● WHAT TO PRODUCE
Could you extract every entry below and reproduce it exactly?

-=-=-

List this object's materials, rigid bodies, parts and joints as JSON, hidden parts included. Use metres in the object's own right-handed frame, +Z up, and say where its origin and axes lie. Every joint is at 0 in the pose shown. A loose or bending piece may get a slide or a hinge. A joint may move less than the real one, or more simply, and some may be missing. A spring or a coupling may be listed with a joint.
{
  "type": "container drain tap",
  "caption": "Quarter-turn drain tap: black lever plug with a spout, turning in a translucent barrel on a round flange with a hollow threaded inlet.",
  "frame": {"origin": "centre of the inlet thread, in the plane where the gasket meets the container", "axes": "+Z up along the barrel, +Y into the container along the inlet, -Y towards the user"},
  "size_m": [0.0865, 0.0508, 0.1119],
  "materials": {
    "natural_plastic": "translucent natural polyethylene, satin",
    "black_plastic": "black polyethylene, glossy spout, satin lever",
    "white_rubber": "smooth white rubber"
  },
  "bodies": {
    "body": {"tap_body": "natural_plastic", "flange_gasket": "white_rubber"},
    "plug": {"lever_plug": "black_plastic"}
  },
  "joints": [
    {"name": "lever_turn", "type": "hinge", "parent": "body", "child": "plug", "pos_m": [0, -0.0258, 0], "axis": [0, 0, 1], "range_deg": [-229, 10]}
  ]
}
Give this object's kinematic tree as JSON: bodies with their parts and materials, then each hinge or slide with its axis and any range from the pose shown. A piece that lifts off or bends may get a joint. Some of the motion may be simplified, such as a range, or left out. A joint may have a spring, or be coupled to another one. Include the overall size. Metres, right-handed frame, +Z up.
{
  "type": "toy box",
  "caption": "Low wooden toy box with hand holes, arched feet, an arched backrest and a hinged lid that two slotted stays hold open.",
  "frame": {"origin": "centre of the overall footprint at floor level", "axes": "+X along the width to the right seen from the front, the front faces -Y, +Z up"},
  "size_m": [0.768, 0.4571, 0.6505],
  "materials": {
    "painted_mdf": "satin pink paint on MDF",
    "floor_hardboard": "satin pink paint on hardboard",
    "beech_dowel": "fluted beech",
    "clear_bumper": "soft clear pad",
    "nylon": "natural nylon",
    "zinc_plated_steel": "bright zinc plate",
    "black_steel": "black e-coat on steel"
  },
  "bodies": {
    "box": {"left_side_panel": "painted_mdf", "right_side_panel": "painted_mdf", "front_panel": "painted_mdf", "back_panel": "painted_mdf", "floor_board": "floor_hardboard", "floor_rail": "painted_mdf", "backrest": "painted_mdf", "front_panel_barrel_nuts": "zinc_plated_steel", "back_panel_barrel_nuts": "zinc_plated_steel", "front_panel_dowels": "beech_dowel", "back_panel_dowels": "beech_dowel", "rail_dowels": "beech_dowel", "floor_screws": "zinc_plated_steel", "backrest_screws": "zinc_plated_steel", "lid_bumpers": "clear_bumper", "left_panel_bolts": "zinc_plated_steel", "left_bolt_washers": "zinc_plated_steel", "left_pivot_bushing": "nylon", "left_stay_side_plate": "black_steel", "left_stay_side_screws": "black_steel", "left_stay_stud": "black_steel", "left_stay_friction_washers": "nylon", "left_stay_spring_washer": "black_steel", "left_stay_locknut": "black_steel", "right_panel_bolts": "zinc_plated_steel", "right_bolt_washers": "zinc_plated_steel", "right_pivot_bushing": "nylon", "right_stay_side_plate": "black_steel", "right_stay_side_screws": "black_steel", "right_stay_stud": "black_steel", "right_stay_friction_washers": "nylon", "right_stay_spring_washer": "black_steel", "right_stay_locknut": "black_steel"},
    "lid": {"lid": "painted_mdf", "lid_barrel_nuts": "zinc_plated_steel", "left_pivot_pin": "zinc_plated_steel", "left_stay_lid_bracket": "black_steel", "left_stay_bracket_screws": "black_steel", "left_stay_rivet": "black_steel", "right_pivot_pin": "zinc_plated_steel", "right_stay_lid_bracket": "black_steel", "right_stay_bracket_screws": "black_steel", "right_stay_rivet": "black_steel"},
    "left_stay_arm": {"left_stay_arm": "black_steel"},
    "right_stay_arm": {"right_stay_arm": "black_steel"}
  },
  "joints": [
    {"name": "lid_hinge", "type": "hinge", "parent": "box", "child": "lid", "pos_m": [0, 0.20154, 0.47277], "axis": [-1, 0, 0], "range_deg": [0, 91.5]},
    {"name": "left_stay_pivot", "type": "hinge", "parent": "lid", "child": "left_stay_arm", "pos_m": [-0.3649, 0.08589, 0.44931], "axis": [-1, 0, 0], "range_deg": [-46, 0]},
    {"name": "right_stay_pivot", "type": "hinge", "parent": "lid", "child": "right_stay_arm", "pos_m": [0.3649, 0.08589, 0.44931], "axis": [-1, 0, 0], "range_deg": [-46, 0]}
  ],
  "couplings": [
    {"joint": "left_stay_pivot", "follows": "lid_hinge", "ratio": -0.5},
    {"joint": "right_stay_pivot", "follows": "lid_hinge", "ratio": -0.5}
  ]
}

-=-=-

● RESULT OF THE TASK
List this object's materials, rigid bodies, parts and joints as JSON, hidden parts included. Use metres in the object's own right-handed frame, +Z up, and say where its origin and axes lie. Every joint is at 0 in the pose shown. A loose or bending piece may get a slide or a hinge. A joint may move less than the real one, or more simply, and some may be missing. A spring or a coupling may be listed with a joint.
{
  "type": "container drain tap",
  "caption": "Quarter-turn drain tap: black lever plug with a spout, turning in a translucent barrel on a round flange with a hollow threaded inlet.",
  "frame": {"origin": "centre of the inlet thread, in the plane where the gasket meets the container", "axes": "+Z up along the barrel, +Y into the container along the inlet, -Y towards the user"},
  "size_m": [0.0865, 0.0508, 0.1119],
  "materials": {
    "natural_plastic": "translucent natural polyethylene, satin",
    "black_plastic": "black polyethylene, glossy spout, satin lever",
    "white_rubber": "smooth white rubber"
  },
  "bodies": {
    "body": {"tap_body": "natural_plastic", "flange_gasket": "white_rubber"},
    "plug": {"lever_plug": "black_plastic"}
  },
  "joints": [
    {"name": "lever_turn", "type": "hinge", "parent": "body", "child": "plug", "pos_m": [0, -0.0258, 0], "axis": [0, 0, 1], "range_deg": [-229, 10]}
  ]
}
Give this object's kinematic tree as JSON: bodies with their parts and materials, then each hinge or slide with its axis and any range from the pose shown. A piece that lifts off or bends may get a joint. Some of the motion may be simplified, such as a range, or left out. A joint may have a spring, or be coupled to another one. Include the overall size. Metres, right-handed frame, +Z up.
{
  "type": "toy box",
  "caption": "Low wooden toy box with hand holes, arched feet, an arched backrest and a hinged lid that two slotted stays hold open.",
  "frame": {"origin": "centre of the overall footprint at floor level", "axes": "+X along the width to the right seen from the front, the front faces -Y, +Z up"},
  "size_m": [0.768, 0.4571, 0.6505],
  "materials": {
    "painted_mdf": "satin pink paint on MDF",
    "floor_hardboard": "satin pink paint on hardboard",
    "beech_dowel": "fluted beech",
    "clear_bumper": "soft clear pad",
    "nylon": "natural nylon",
    "zinc_plated_steel": "bright zinc plate",
    "black_steel": "black e-coat on steel"
  },
  "bodies": {
    "box": {"left_side_panel": "painted_mdf", "right_side_panel": "painted_mdf", "front_panel": "painted_mdf", "back_panel": "painted_mdf", "floor_board": "floor_hardboard", "floor_rail": "painted_mdf", "backrest": "painted_mdf", "front_panel_barrel_nuts": "zinc_plated_steel", "back_panel_barrel_nuts": "zinc_plated_steel", "front_panel_dowels": "beech_dowel", "back_panel_dowels": "beech_dowel", "rail_dowels": "beech_dowel", "floor_screws": "zinc_plated_steel", "backrest_screws": "zinc_plated_steel", "lid_bumpers": "clear_bumper", "left_panel_bolts": "zinc_plated_steel", "left_bolt_washers": "zinc_plated_steel", "left_pivot_bushing": "nylon", "left_stay_side_plate": "black_steel", "left_stay_side_screws": "black_steel", "left_stay_stud": "black_steel", "left_stay_friction_washers": "nylon", "left_stay_spring_washer": "black_steel", "left_stay_locknut": "black_steel", "right_panel_bolts": "zinc_plated_steel", "right_bolt_washers": "zinc_plated_steel", "right_pivot_bushing": "nylon", "right_stay_side_plate": "black_steel", "right_stay_side_screws": "black_steel", "right_stay_stud": "black_steel", "right_stay_friction_washers": "nylon", "right_stay_spring_washer": "black_steel", "right_stay_locknut": "black_steel"},
    "lid": {"lid": "painted_mdf", "lid_barrel_nuts": "zinc_plated_steel", "left_pivot_pin": "zinc_plated_steel", "left_stay_lid_bracket": "black_steel", "left_stay_bracket_screws": "black_steel", "left_stay_rivet": "black_steel", "right_pivot_pin": "zinc_plated_steel", "right_stay_lid_bracket": "black_steel", "right_stay_bracket_screws": "black_steel", "right_stay_rivet": "black_steel"},
    "left_stay_arm": {"left_stay_arm": "black_steel"},
    "right_stay_arm": {"right_stay_arm": "black_steel"}
  },
  "joints": [
    {"name": "lid_hinge", "type": "hinge", "parent": "box", "child": "lid", "pos_m": [0, 0.20154, 0.47277], "axis": [-1, 0, 0], "range_deg": [0, 91.5]},
    {"name": "left_stay_pivot", "type": "hinge", "parent": "lid", "child": "left_stay_arm", "pos_m": [-0.3649, 0.08589, 0.44931], "axis": [-1, 0, 0], "range_deg": [-46, 0]},
    {"name": "right_stay_pivot", "type": "hinge", "parent": "lid", "child": "right_stay_arm", "pos_m": [0.3649, 0.08589, 0.44931], "axis": [-1, 0, 0], "range_deg": [-46, 0]}
  ],
  "couplings": [
    {"joint": "left_stay_pivot", "follows": "lid_hinge", "ratio": -0.5},
    {"joint": "right_stay_pivot", "follows": "lid_hinge", "ratio": -0.5}
  ]
}